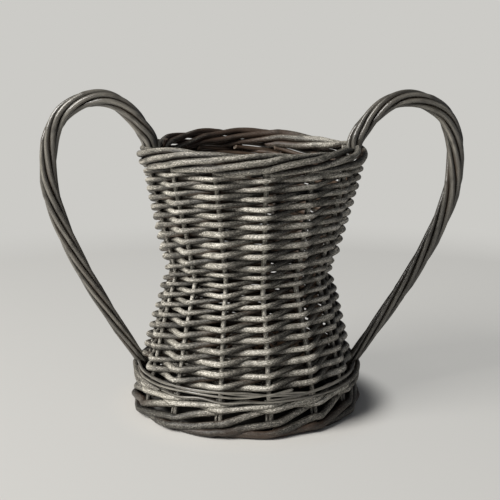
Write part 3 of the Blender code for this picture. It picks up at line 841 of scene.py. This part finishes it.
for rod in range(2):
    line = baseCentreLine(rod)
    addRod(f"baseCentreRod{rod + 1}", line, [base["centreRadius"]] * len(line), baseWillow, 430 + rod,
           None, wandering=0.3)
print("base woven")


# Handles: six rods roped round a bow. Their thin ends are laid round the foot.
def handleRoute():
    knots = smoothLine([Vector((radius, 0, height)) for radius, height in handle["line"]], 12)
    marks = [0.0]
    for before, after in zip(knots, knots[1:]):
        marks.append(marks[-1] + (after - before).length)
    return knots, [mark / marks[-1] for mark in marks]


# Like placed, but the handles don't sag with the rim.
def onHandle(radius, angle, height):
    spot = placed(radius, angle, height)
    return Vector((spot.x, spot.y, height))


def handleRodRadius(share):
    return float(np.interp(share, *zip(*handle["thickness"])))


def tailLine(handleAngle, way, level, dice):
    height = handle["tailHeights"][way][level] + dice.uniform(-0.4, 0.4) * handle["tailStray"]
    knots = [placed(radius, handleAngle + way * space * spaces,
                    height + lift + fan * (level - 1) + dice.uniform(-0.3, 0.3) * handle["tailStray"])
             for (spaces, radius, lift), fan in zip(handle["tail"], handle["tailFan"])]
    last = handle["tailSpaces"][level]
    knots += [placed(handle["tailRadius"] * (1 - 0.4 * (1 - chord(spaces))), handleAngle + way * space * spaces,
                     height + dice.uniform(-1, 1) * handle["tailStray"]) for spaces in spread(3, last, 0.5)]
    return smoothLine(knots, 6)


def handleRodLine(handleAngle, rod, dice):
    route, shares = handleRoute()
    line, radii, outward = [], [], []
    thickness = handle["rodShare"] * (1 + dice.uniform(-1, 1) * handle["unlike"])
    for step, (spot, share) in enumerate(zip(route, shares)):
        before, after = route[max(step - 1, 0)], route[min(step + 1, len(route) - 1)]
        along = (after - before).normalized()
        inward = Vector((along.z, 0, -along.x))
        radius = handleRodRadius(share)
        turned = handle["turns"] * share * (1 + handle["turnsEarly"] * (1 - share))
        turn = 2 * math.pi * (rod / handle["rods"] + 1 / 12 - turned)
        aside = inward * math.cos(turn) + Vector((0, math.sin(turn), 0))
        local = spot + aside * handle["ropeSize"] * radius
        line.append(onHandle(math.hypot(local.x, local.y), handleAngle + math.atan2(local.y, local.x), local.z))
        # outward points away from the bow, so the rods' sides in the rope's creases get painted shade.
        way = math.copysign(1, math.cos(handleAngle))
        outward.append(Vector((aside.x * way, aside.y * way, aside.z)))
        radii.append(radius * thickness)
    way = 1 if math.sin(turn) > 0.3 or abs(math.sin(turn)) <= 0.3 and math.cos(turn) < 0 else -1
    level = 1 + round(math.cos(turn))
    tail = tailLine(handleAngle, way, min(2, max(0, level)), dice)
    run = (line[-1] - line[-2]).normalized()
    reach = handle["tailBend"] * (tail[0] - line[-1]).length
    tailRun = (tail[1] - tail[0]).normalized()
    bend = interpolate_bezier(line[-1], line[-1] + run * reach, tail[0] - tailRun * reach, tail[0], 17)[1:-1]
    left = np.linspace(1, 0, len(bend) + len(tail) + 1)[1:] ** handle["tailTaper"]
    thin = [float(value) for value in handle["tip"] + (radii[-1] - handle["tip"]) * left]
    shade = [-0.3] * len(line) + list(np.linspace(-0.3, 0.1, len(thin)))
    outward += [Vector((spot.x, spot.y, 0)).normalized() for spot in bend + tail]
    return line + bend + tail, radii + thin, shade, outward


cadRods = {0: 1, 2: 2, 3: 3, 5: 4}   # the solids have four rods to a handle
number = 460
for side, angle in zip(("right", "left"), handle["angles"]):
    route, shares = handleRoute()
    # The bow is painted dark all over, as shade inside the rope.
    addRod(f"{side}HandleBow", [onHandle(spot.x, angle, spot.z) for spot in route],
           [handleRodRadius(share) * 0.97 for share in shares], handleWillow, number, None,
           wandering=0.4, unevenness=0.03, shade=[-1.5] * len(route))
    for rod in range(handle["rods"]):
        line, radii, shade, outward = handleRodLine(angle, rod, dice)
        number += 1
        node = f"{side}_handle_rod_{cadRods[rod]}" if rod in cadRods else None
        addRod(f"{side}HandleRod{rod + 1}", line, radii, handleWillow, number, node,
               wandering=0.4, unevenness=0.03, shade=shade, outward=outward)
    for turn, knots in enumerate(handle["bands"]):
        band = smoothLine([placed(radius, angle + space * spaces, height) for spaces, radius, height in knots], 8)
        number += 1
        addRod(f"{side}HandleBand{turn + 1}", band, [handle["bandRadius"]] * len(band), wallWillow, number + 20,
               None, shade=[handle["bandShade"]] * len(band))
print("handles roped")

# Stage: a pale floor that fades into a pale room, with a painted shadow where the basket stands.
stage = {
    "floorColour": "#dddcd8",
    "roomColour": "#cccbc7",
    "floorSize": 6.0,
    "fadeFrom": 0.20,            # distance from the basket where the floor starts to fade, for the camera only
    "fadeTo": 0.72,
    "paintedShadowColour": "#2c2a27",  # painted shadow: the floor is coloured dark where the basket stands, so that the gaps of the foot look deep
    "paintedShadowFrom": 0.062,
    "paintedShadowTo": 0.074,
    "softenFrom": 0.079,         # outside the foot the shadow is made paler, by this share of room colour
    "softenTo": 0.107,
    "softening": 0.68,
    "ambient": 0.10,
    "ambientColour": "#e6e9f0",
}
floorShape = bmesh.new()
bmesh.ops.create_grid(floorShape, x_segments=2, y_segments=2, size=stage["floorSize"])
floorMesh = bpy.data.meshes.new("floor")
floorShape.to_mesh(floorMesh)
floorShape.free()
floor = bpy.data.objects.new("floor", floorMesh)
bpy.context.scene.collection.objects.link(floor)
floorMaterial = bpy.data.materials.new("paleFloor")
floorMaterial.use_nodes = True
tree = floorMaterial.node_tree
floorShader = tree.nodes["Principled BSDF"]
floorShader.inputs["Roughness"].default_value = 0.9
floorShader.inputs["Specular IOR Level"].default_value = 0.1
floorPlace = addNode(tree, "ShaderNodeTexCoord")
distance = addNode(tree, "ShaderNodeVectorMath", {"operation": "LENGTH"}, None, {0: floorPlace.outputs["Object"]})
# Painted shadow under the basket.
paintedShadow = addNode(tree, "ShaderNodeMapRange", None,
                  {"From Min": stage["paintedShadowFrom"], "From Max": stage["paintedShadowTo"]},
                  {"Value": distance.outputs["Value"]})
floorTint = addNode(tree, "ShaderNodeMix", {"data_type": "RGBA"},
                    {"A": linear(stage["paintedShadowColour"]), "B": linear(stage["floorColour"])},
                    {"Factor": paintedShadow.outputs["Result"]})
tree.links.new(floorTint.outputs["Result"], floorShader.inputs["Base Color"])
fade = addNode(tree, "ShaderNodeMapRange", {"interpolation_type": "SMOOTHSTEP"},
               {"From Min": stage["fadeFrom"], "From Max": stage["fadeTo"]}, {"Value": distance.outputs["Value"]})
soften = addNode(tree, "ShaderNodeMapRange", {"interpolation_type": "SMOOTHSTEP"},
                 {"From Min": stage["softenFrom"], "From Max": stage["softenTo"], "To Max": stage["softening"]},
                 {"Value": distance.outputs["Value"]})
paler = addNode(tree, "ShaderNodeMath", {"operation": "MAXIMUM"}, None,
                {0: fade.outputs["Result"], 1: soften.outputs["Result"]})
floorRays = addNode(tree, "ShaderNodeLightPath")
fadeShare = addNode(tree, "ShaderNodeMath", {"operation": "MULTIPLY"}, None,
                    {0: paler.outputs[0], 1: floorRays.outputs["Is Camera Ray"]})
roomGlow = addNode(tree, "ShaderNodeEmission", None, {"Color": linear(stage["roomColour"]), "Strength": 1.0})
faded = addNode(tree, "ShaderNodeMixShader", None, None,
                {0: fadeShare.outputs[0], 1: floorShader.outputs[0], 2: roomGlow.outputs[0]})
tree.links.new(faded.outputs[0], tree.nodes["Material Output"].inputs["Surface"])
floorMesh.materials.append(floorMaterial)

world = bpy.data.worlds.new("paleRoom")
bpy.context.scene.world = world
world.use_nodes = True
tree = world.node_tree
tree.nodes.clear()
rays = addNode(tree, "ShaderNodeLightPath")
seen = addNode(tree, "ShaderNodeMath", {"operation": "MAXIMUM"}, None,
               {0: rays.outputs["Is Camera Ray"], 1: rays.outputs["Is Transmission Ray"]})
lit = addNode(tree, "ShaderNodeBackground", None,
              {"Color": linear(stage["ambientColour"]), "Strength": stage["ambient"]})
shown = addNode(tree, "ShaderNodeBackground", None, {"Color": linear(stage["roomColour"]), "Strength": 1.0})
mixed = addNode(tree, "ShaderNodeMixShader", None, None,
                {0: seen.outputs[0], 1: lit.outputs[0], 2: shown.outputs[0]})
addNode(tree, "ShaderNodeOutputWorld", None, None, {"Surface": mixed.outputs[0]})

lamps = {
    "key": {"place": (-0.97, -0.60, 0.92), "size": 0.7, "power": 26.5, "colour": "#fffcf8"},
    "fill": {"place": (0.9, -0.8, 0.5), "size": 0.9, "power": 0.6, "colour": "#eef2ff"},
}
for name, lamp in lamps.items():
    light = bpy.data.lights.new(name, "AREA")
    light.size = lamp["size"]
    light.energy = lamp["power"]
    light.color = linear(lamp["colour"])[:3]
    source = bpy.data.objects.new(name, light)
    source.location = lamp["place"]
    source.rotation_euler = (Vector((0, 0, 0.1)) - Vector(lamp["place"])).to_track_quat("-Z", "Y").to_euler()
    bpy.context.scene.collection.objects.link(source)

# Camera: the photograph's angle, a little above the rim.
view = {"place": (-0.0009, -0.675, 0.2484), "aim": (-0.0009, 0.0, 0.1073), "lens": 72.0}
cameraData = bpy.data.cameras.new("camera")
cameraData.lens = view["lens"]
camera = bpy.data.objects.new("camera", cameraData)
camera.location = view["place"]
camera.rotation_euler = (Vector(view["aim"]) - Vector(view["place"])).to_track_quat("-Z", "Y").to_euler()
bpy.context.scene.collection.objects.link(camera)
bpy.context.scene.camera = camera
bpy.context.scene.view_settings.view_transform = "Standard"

* * *

YOUR OBJECTIVE: Only the lines from the top of the data through the line that contains "return smoothLine(knots, 6)" should be quoted, exactly as they stand.

FINAL RESULT:
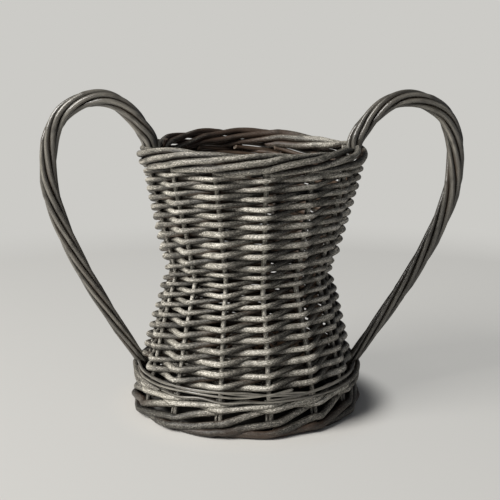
Write part 3 of the Blender code for this picture. It picks up at line 841 of scene.py. This part finishes it.
for rod in range(2):
    line = baseCentreLine(rod)
    addRod(f"baseCentreRod{rod + 1}", line, [base["centreRadius"]] * len(line), baseWillow, 430 + rod,
           None, wandering=0.3)
print("base woven")


# Handles: six rods roped round a bow. Their thin ends are laid round the foot.
def handleRoute():
    knots = smoothLine([Vector((radius, 0, height)) for radius, height in handle["line"]], 12)
    marks = [0.0]
    for before, after in zip(knots, knots[1:]):
        marks.append(marks[-1] + (after - before).length)
    return knots, [mark / marks[-1] for mark in marks]


# Like placed, but the handles don't sag with the rim.
def onHandle(radius, angle, height):
    spot = placed(radius, angle, height)
    return Vector((spot.x, spot.y, height))


def handleRodRadius(share):
    return float(np.interp(share, *zip(*handle["thickness"])))


def tailLine(handleAngle, way, level, dice):
    height = handle["tailHeights"][way][level] + dice.uniform(-0.4, 0.4) * handle["tailStray"]
    knots = [placed(radius, handleAngle + way * space * spaces,
                    height + lift + fan * (level - 1) + dice.uniform(-0.3, 0.3) * handle["tailStray"])
             for (spaces, radius, lift), fan in zip(handle["tail"], handle["tailFan"])]
    last = handle["tailSpaces"][level]
    knots += [placed(handle["tailRadius"] * (1 - 0.4 * (1 - chord(spaces))), handleAngle + way * space * spaces,
                     height + dice.uniform(-1, 1) * handle["tailStray"]) for spaces in spread(3, last, 0.5)]
    return smoothLine(knots, 6)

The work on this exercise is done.